Matt Campo, a senior research specialist at the university, said projections for sea-level rise in the updated report are in line with previous projections for midcentury. However, Campo said there was increasing uncertainty about the end of the century.

“At the end of the day, we still look pretty similar for the next 30 years through 2050,” Campo said. “As you update the science, you worry if it’s going to change further out. ... The changes we make today will make the difference."

Much of the report is not new, but refines highly technical and scientific data. Still, it does have ominous warnings for parts of the New Jersey coast, particularly along the Delaware Bayshore and other areas less protected than the wealthy Shore communities along the Atlantic seaboard.

Coastal wetlands are among the hardest hit areas for sea rise, and, “this is expected to continue to increase under both low and high-emissions scenarios,” the report states.

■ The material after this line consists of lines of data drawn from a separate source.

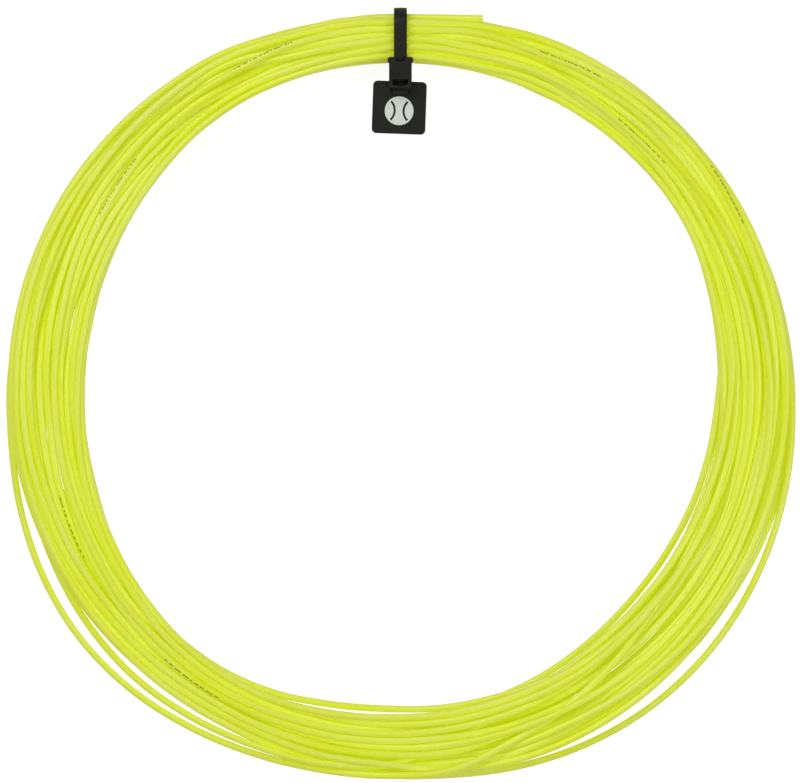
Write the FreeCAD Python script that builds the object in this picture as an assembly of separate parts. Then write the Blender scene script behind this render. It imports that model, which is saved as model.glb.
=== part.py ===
import FreeCAD, Part
import math
import os
from FreeCAD import Vector

# A coil of racket string held by one flag tie.
# Millimetres. The coil lies flat: +Z is up through the coil's eye, +Y points at the tie.
# The origin is the middle of the eye, on the surface the coil rests on.

# ---- string and coil -------------------------------------------------------------------------
STRING_D = 1.30
SPACING = 1.35                    # closest the axes of two strands come
TURNS = 28
STEP_DEG = 5.0                    # between two nodes of the winding; arcs join every other node
NODES_PER_TURN = 72
START_DEG = 107.5                 # the buried inner end, left of the tie
END_DEG = 77.5                    # the free outer end, right of the tie
END_LINE_Y = 71.42                # the free end leaves the tie along a straight line
END_LINE_SLOPE_Y = -0.019
END_LINE_SLOPE_Z = 0.11
END_LINE_Z = 4.55
BURIED_R = 67.6
REST_GAP = 0.05                   # room for the sag of the arcs between two nodes
HELD_START = 7                    # nodes at the buried end that stay put
HELD_END = 4                      # nodes on the straight free end
STRAY_PULL = 0.5                  # how firmly a stray strand keeps its place
BUNDLE_PULL = 0.05

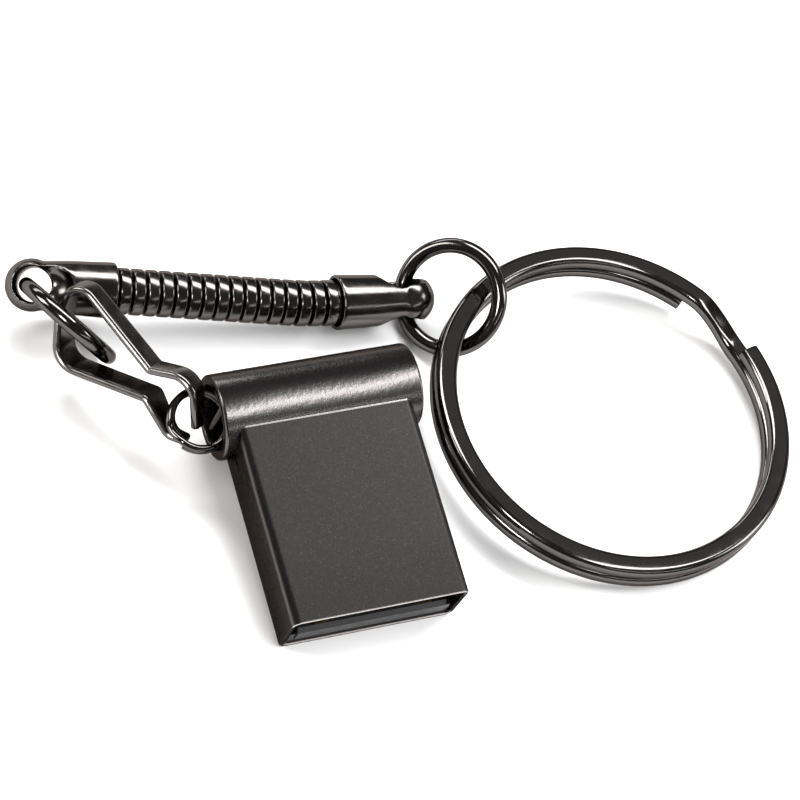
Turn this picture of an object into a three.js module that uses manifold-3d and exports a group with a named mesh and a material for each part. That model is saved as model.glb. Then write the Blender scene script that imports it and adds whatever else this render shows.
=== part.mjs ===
// Mini USB flash drive on a key lanyard: a short metal plug with a round barrel across its end, a small
// split ring through the barrel, a gourd-shaped spring clip, a jump ring, a snake chain between two end
// caps, a second jump ring and a split key ring. Millimetres, +Z up, lying on the plane z = 0.
import * as THREE from 'three';
import { mergeVertices } from 'three/addons/utils/BufferGeometryUtils.js';
import Module from 'manifold-3d';

const wasm = await Module();
wasm.setup();
const RAD = Math.PI / 180;

// ---------------------------------------------------------------- driving dimensions
const PLUG = { width: 12.0, thick: 4.5, wall: 0.3, corner: 0.6, length: 13.6 };
const BARREL = { r: 2.8, length: 13.6, axisY: 15.15, boreR: 2.15, boreDepth: 3.4, edge: 0.14, barR: 0.27 };
const BAR_INSET = 0.5;                  // cross-bar axis, measured inward from the open end
const NECK = { length: 1.9, gap: 0.04 };
const SEAM = { length: 1.1, height: 0.22 };
const TRAY = { mouthY: 0.2, floor: 0.55, rail: 0.35, width: 10.9 };
const MODULE = { thick: 1.35, width: 10.1, rear: 10.3 };
const CONTACT = { width: 1.0, thick: 0.09, pitch: 2.5, innerGap: 2.0, outer: 4.6, inner: 3.9 };
const FIT = 0.03;                       // gap between pieces that are glued or pressed together

const DRIVE_RING = { r: 1.93, wire: 0.5, pitch: 0.53, step: 44, start: 200, out: 0.8, lift: 10 };
const CLIP = { width: 2.2, upperWidth: 1.6, thick: 0.55, tip: 0.9, tipFrom: 0.6, tipTo: 4.4 };
const JUMP = { r: 3.5, wire: 1.06 };
const CAP = {
  r: 1.87, length: 5.25, wall: 0.26, pocket: 1.1, edge: 0.08, taperX: -2.2, ballR: 1.76, ballX: 0.19,
  holeR: 1.1, holeFlare: 1.32, recessR: 1.55, recessX: -0.7, recessZ: 1.97,
};
const LINK = {
  count: 16, r: 1.55, body: 0.779, gap: 0.16, edge: 0.13, boreR: 1.12,
  neckR: 1.0, neckWall: 0.28, neck: 0.5,
};
const KEY = { r: 11.87, radial: 1.45, axial: 1.08, pitch: 1.12, step: 22, start: 28.5 };

// where the pieces lie
const DRIVE_PITCH = 9;                  // the barrel end is propped up by the ring and clip under it
const CLIP_AT = { x: -9.93, y: 17.67, z: 5.15, heading: -56.4, rise: -0.5, roll: 64.1 };
const CHAIN_AT = { x: -15.17, y: 26.84, z: 4.0, heading: -11.75, rise: -4.38, roll: -7.05 };  // left eye
const BENDS = { count: 3, each: 2.77 };  // the chain lies straight but for its last joints
const CAP_ROLL = { left: -38, right: -42 };
const CAP_LEAN = { left: 19, right: 3 };
const LEFT_JUMP_AT = { x: -13.63, y: 24.06, z: 3.56, heading: -53.2, rise: -10.3, roll: 121 };
const KEY_JUMP_AT = { x: 12.5, y: 21.46, z: 3.25, heading: 27.7, rise: 46.9 };
const KEY_AT = { x: 20.98, y: 11.2, z: 2.28, rise: -3.9, roll: 2.9 };

// ---------------------------------------------------------------- materials
const metal = (color, roughness) => new THREE.MeshStandardMaterial({ color, roughness, metalness: 1 });
const satinGrey = () => metal(0x56565a, 0.42);
const blackNickel = () => metal(0x4a4a4d, 0.16);
const gold = () => metal(0xc9a24a, 0.3);
const blackPlastic = () =>
  new THREE.MeshStandardMaterial({ color: 0x17171a, roughness: 0.55, metalness: 0 });

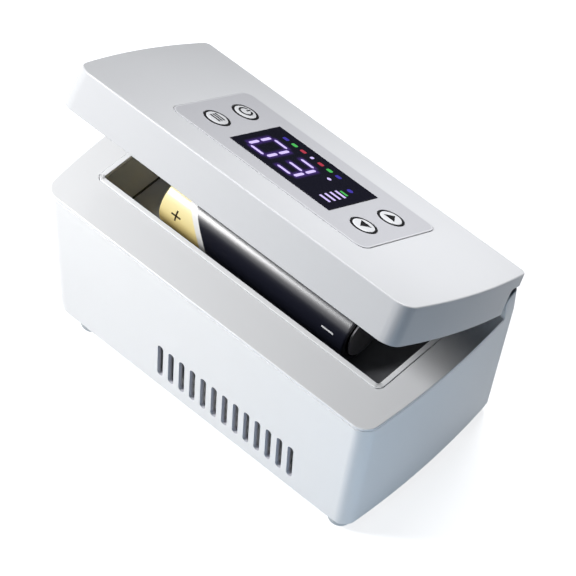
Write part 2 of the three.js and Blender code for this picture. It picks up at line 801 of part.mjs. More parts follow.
const coldPlate = slab(coldPlateLength, coldPlateWidth, coldPlateUnder, coldPlateTop, ventCentreX);
const coolingModule = slab(moduleSide, moduleSide, moduleUnder, moduleTop, ventCentreX);
const sensor = slab(sensorLength, sensorWidth, coldPlateTop - sensorHeight, coldPlateTop, sensorX);
const board = block(boardLeft, boardRight, -boardWidth / 2, boardWidth / 2, boardUnder, boardTop);
const capLeft = batteryLeft - seam - positiveCapHeight;
const positiveCap = batteryContact(positiveCapRadius, capLeft, positiveCapHeight);
const negativePlate = batteryContact(negativePlateRadius, batteryRight + seam, negativePlateThickness);
const magnet = disc(magnetRadius, linerTop + seam, linerTop + seam + magnetHeight);
const displayWindow = slab(windowLength, windowWidth, recessFloor + seam, windowTop, 0, windowShiftY);
const lidBoard = slab(lidBoardLength, lidBoardWidth, lidBoardUnder, lidBoardTop);

// The base and what it carries
add(model, 'base_shell', baseShell(), 'whiteShell');
add(model, 'bottom_cover', bottomCover(), 'whiteShell');
add(model, 'deck_plate', deckPlate(), 'paleDeck');
add(model, 'well_frame', wellFrame(), 'whiteTrim');
add(model, 'chamber_tray', chamberTray(), 'darkTray');
add(model, 'chamber_insulation', chamberInsulation(), 'whiteFoam');
add(model, 'cold_plate', coldPlate, 'bareMetal');
add(model, 'thermoelectric_module', coolingModule, 'ceramic');
add(model, 'heat_sink', heatSink(), 'bareMetal');
add(model, 'fan_frame', fanFrame(), 'blackPlastic');
add(model, 'fan_rotor', fanRotor(), 'blackPlastic');
add(model, 'control_board', board, 'greenBoard');
add(model, 'power_jack', powerJack(), 'blackPlastic');
add(model, 'temperature_sensor', sensor, 'blackPlastic');
add(model, 'battery_body', batteryBody(), 'blackJacket');
add(model, 'battery_positive_cap', positiveCap, 'bareMetal');
add(model, 'battery_negative_plate', negativePlate, 'bareMetal');
for (const [row, sy] of rows) {
  for (const [side, sx] of sides) {
    add(model, `foot_${row}_${side}`, foot().translate(footX[side], sy * footY, 0), 'paleRubber');
    add(model, `cover_screw_${row}_${side}`, coverScrew().translate(sx * bossX, sy * bossY, 0), 'bareMetal');
  }
}
for (const [side, sx] of sides) {
  add(model, `hinge_pin_${side}`, hingePin(sx * hingeX), 'bareMetal');
  add(model, `strike_plate_${side}`, strikePlate(sx * catchX), 'bareMetal');
}

// The lid and what it carries
add(lid, 'lid_shell', lidShell(), 'whiteShell');
add(lid, 'control_panel', controlPanel(), 'silverPanel');
add(lid, 'display_window', displayWindow, 'blackGlass');
add(lid, 'display_module', displayModule(), 'blackPlastic');
add(lid, 'lid_board', lidBoard, 'greenBoard');
add(lid, 'lid_insulation', lidInsulation(), 'whiteFoam');
add(lid, 'lid_liner', lidLiner(), 'darkLiner');
add(lid, 'lid_gasket', lidGasket(), 'darkRubber');
for (const [side, sx] of sides) {
  add(lid, `lid_magnet_${side}`, magnet.translate(sx * catchX, catchY, 0), 'bareMetal');
}
for (const [place, x, y] of buttonPlaces) {
  add(lid, `button_${place}`, button(x, y), 'whiteTrim');
  add(lid, `key_switch_${place}`, keySwitch(x, y), 'blackPlastic');
}

export default model;
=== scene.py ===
"""Looks of the insulin cooling case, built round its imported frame. Lengths are in metres."""

import json
import math

import bmesh
import bpy
from mathutils import Matrix, Vector


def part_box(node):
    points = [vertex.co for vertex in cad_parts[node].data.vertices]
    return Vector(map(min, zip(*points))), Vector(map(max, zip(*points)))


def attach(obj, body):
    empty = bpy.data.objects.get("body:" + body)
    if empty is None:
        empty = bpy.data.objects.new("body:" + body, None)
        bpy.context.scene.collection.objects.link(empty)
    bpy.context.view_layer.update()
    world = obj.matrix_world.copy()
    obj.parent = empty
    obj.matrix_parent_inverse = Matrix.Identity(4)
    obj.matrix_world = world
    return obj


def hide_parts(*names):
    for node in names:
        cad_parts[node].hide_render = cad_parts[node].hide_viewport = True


bl_info = {
    "name": "Insulin cooling case",
    "version": (1, 0, 0),
    "blender": (4, 5, 0),
    "location": "3D View > Sidebar > Cooling case",
    "description": "Builds the shells, panel, display, buttons, battery and chamber of the case",
    "category": "Object",
}

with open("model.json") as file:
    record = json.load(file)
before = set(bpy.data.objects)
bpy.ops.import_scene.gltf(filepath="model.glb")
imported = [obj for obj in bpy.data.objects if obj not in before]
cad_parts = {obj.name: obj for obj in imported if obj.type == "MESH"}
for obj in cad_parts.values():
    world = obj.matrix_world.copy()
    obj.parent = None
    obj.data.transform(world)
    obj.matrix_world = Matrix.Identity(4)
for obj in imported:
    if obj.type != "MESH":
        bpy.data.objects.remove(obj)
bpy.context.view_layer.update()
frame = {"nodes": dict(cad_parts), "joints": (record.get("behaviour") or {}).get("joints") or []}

MM = 0.001
TINY = 0.01 * MM
QUARTER = math.pi / 2
SHARP = math.radians(35)


def mm(*values):
    """Lengths given in millimetres."""
    return [value * MM for value in values]


# The case's outline, the same for base, deck and lid
SHELL_LOW, SHELL_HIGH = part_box("base_shell")
DECK_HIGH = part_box("deck_plate")[1]
HALF_LENGTH, HALF_WIDTH = DECK_HIGH.x, SHELL_HIGH.y
END_BOW, CORNER, REAR_CORNER, END_LEAN, LID_LEAN = mm(3.2, 7.2, 3, 6.9, 0.75)
WALL, SEAM, SPARE = mm(2.4, 0.3, 1)
BEYOND = HALF_LENGTH + SPARE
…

The Delaware Estuary in particular — also referred to as the tidal, or lower half of the Delaware River — is currently losing about an acre of marsh per day, the authors wrote.

The report also singles out Barnegat Bay, a brackish lagoonal system of the Atlantic Ocean. “The marshes are not expected to keep pace at the current rate of SLR (sea level rise) and they have limited options in terms of retreat due to extensive land development.”

Among the report’s findings:

  1. Sea levels rose an average of 1.5 feet along the New Jersey coast from 1911 to 2019, compared with the global average of 0.6 feet.

  2. New Jersey coastal areas are likely to experience a sea-level rise of up to 2.1 feet by 2050.

  3. Longer-term projections under a high-emissions scenario could rise up to 3.5 feet by 2070 and 6.3 feet by 2100.

  4. Projections vary depending on whether fossil-fuel emissions are curbed. So, sea-level rise could be much lower than the higher-emissions scenario.

Though 1.5 feet might not sound like much, it can make a big difference to already vulnerable communities.

“As sea level rises, it increases the frequency of events already causing us issues today,” Campo said.

For example, between 2007 and 2016, Atlantic City averaged eight high-tide flood events per year. But in 2018 alone, the city saw 18 such events. In the 1950s, the frequency was an average of less than one high-tide flood event per year.

“We can see that sea-level rise is having and will continue to have significant impacts on New Jersey’s communities, its economy, and the health of our residents,” Herb said.

In a statement, the New Jersey Sierra Club said the Rutgers report reinforces the need for New Jersey to update its regulations for building along vulnerable coastal areas.

“Some of the worst areas for flood risk are in Ocean County where they are just growing and building,” the statement said. "Other areas in New Jersey like Cape May County, Monmouth County, Avalon, and more have built the most new houses in risk zones in the nation.”